* **THE PROBLEM**
Your task is to print all of the material verbatim.

* **INFORMATION SHOWN**

□ □ □

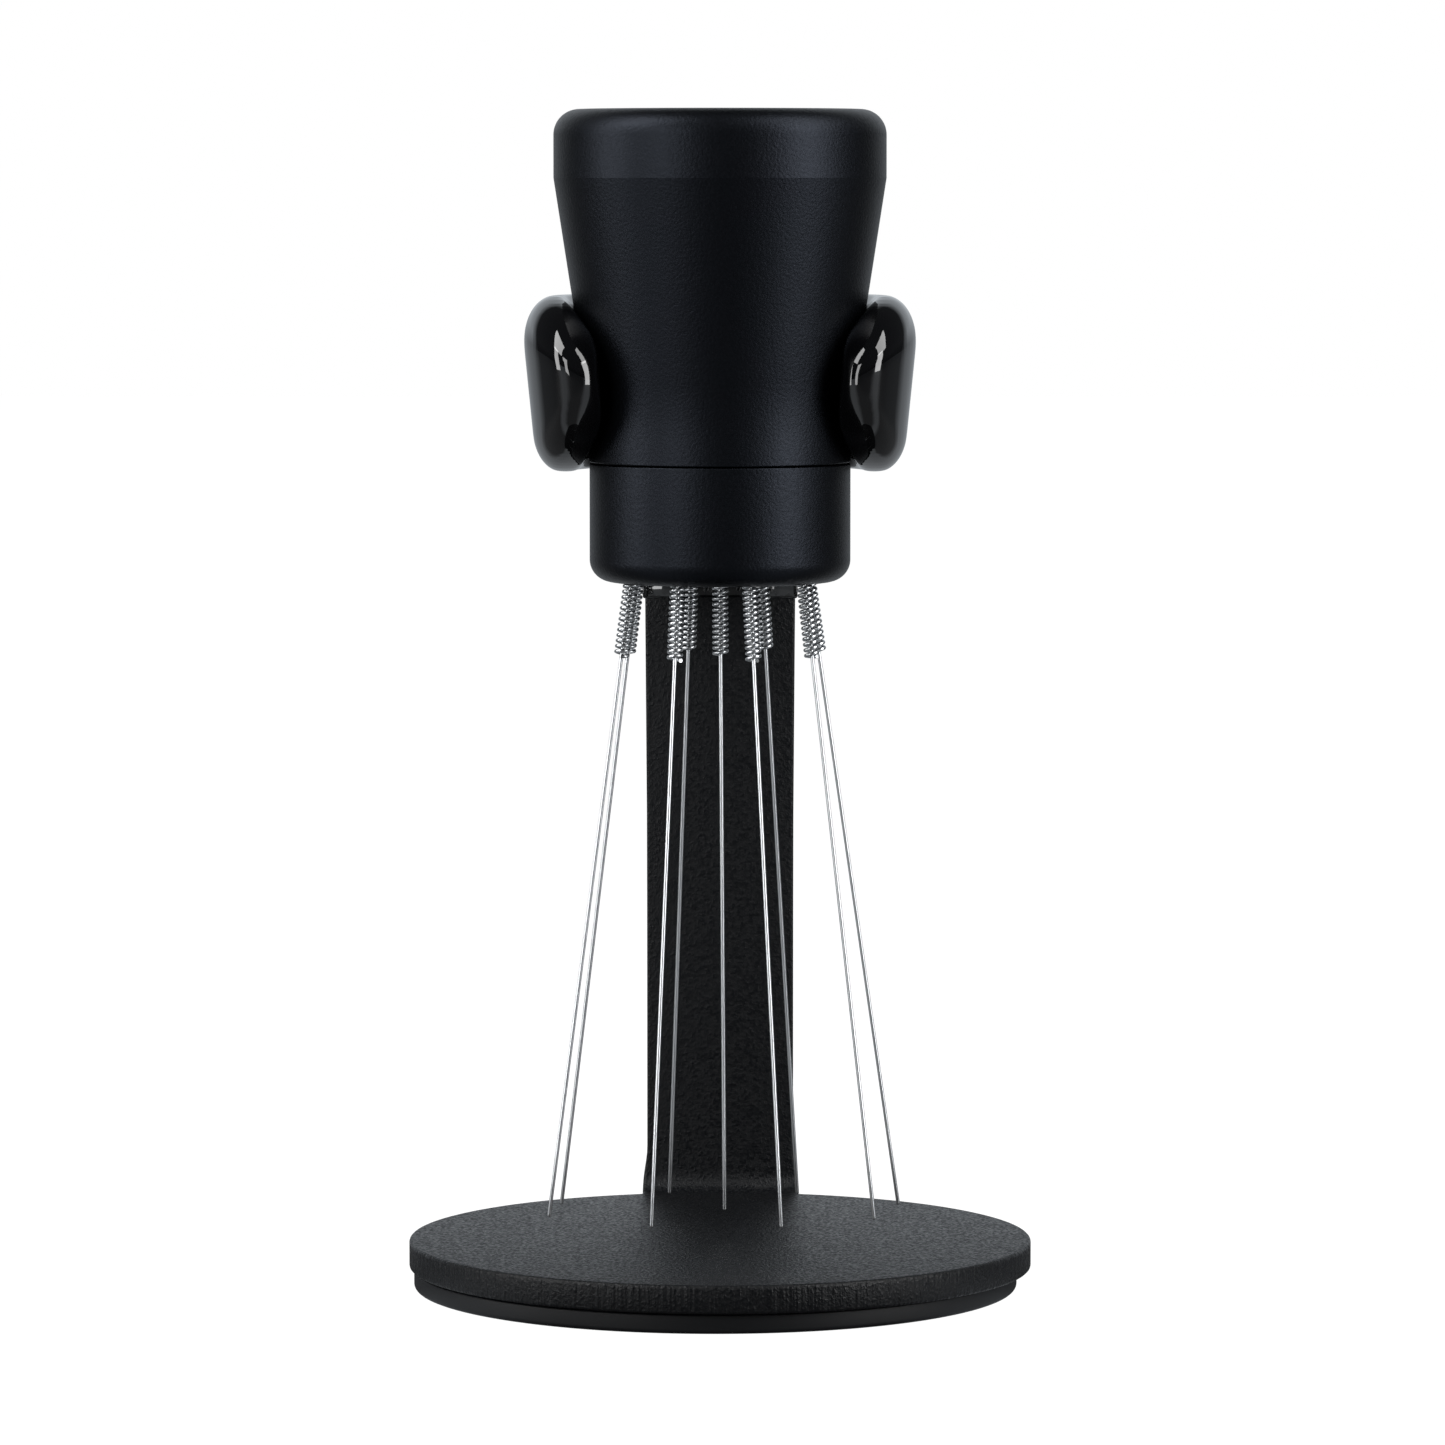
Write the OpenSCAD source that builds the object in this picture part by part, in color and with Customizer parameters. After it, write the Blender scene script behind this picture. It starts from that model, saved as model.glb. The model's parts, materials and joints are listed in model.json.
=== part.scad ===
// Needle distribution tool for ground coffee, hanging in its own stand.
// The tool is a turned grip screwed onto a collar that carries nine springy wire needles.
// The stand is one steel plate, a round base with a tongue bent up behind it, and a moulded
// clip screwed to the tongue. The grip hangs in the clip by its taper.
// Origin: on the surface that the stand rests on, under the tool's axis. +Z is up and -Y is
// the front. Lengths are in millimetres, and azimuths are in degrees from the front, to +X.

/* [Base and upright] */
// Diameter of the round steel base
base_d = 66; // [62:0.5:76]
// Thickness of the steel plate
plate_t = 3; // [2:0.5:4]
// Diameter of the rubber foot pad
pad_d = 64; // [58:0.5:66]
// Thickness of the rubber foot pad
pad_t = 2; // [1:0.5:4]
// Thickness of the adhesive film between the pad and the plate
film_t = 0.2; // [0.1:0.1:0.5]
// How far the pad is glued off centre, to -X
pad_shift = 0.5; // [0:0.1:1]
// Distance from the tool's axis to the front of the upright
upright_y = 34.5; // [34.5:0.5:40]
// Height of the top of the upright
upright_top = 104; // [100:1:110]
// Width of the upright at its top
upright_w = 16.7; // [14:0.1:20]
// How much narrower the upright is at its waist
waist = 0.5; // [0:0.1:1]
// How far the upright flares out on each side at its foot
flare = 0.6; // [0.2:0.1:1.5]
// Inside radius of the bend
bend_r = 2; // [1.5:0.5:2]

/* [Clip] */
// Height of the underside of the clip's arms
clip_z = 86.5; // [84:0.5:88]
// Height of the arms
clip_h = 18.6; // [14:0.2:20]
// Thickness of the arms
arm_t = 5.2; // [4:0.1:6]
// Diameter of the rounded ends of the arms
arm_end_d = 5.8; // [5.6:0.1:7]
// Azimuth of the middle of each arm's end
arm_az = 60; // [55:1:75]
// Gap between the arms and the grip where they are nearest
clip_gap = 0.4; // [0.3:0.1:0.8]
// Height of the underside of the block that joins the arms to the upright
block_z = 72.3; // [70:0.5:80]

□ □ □

* **THE SOLUTION**
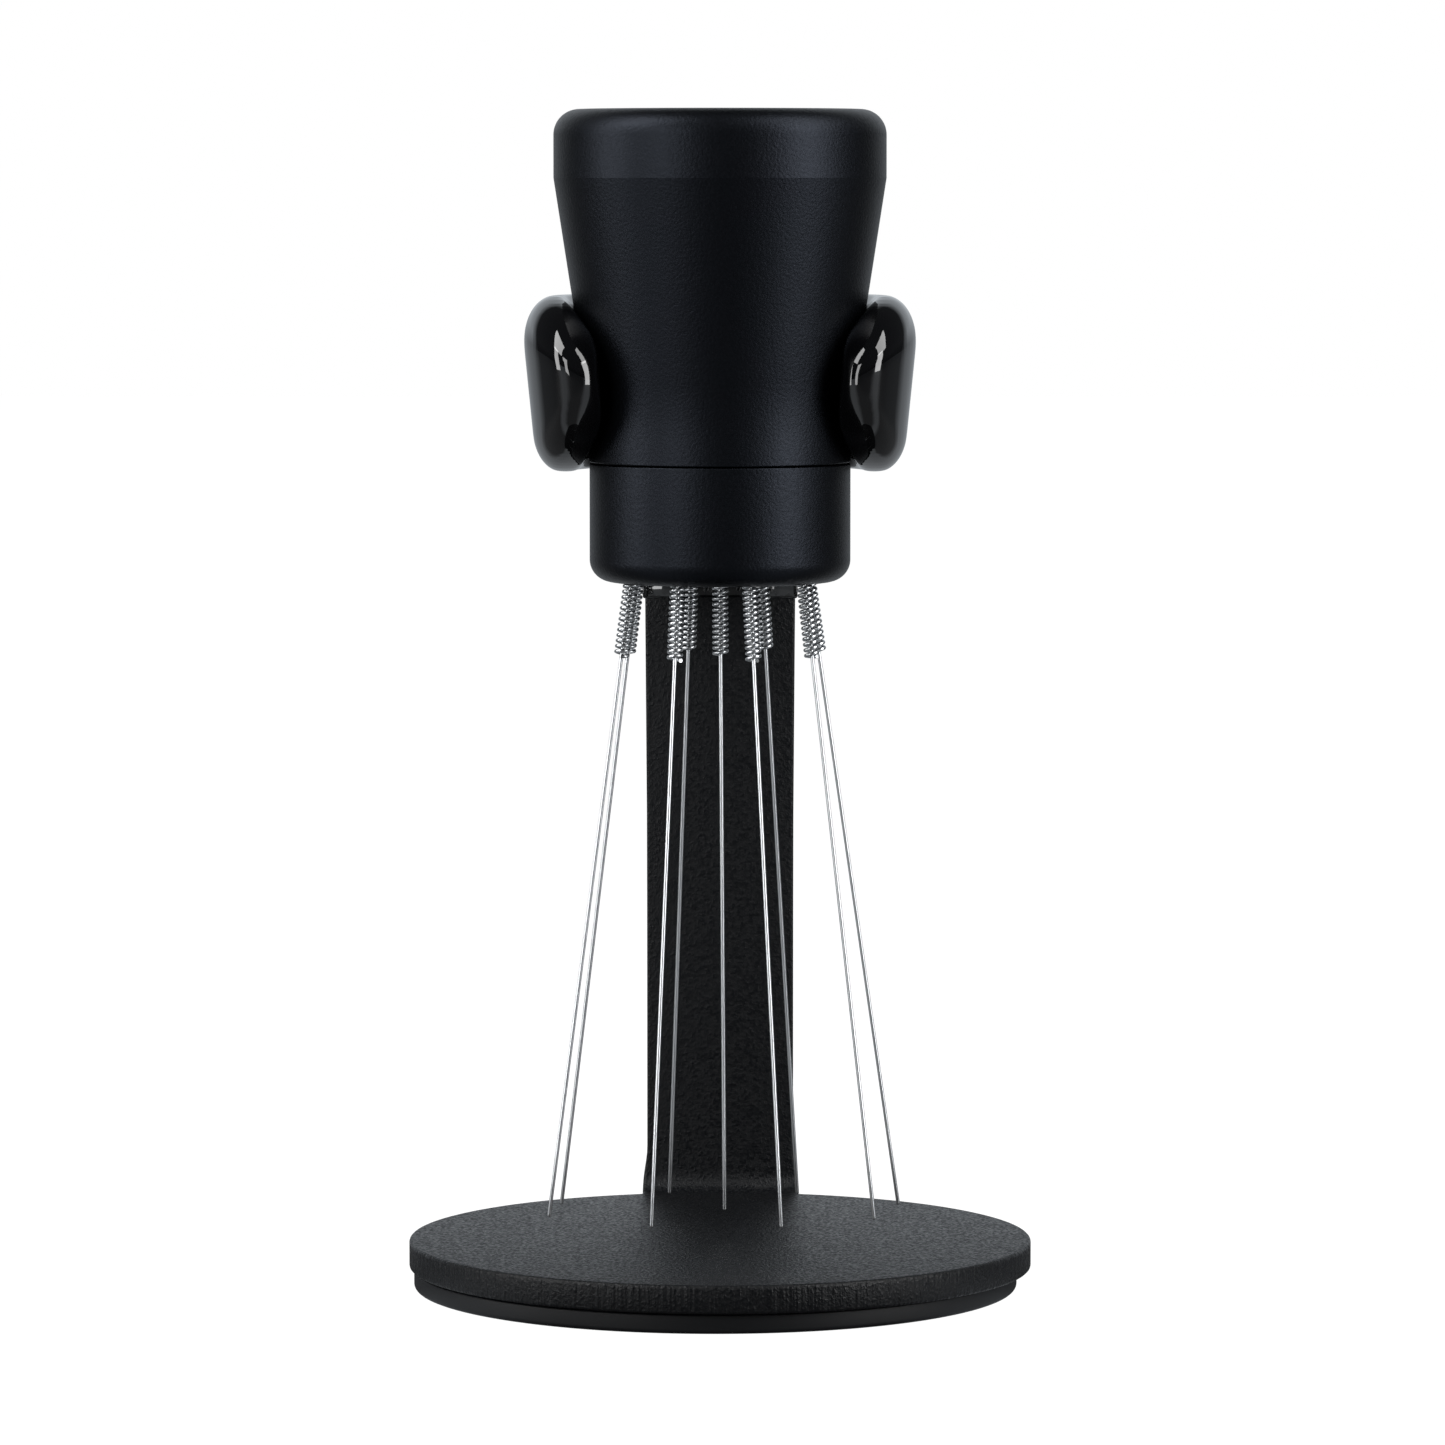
Write the OpenSCAD source that builds the object in this picture part by part, in color and with Customizer parameters. After it, write the Blender scene script behind this picture. It starts from that model, saved as model.glb. The model's parts, materials and joints are listed in model.json.
=== part.scad ===
// Needle distribution tool for ground coffee, hanging in its own stand.
// The tool is a turned grip screwed onto a collar that carries nine springy wire needles.
// The stand is one steel plate, a round base with a tongue bent up behind it, and a moulded
// clip screwed to the tongue. The grip hangs in the clip by its taper.
// Origin: on the surface that the stand rests on, under the tool's axis. +Z is up and -Y is
// the front. Lengths are in millimetres, and azimuths are in degrees from the front, to +X.

/* [Base and upright] */
// Diameter of the round steel base
base_d = 66; // [62:0.5:76]
// Thickness of the steel plate
plate_t = 3; // [2:0.5:4]
// Diameter of the rubber foot pad
pad_d = 64; // [58:0.5:66]
// Thickness of the rubber foot pad
pad_t = 2; // [1:0.5:4]
// Thickness of the adhesive film between the pad and the plate
film_t = 0.2; // [0.1:0.1:0.5]
// How far the pad is glued off centre, to -X
pad_shift = 0.5; // [0:0.1:1]
// Distance from the tool's axis to the front of the upright
upright_y = 34.5; // [34.5:0.5:40]
// Height of the top of the upright
upright_top = 104; // [100:1:110]
// Width of the upright at its top
upright_w = 16.7; // [14:0.1:20]
// How much narrower the upright is at its waist
waist = 0.5; // [0:0.1:1]
// How far the upright flares out on each side at its foot
flare = 0.6; // [0.2:0.1:1.5]
// Inside radius of the bend
bend_r = 2; // [1.5:0.5:2]

/* [Clip] */
// Height of the underside of the clip's arms
clip_z = 86.5; // [84:0.5:88]
// Height of the arms
clip_h = 18.6; // [14:0.2:20]
// Thickness of the arms
arm_t = 5.2; // [4:0.1:6]
// Diameter of the rounded ends of the arms
arm_end_d = 5.8; // [5.6:0.1:7]
// Azimuth of the middle of each arm's end
arm_az = 60; // [55:1:75]
// Gap between the arms and the grip where they are nearest
clip_gap = 0.4; // [0.3:0.1:0.8]
// Height of the underside of the block that joins the arms to the upright
block_z = 72.3; // [70:0.5:80]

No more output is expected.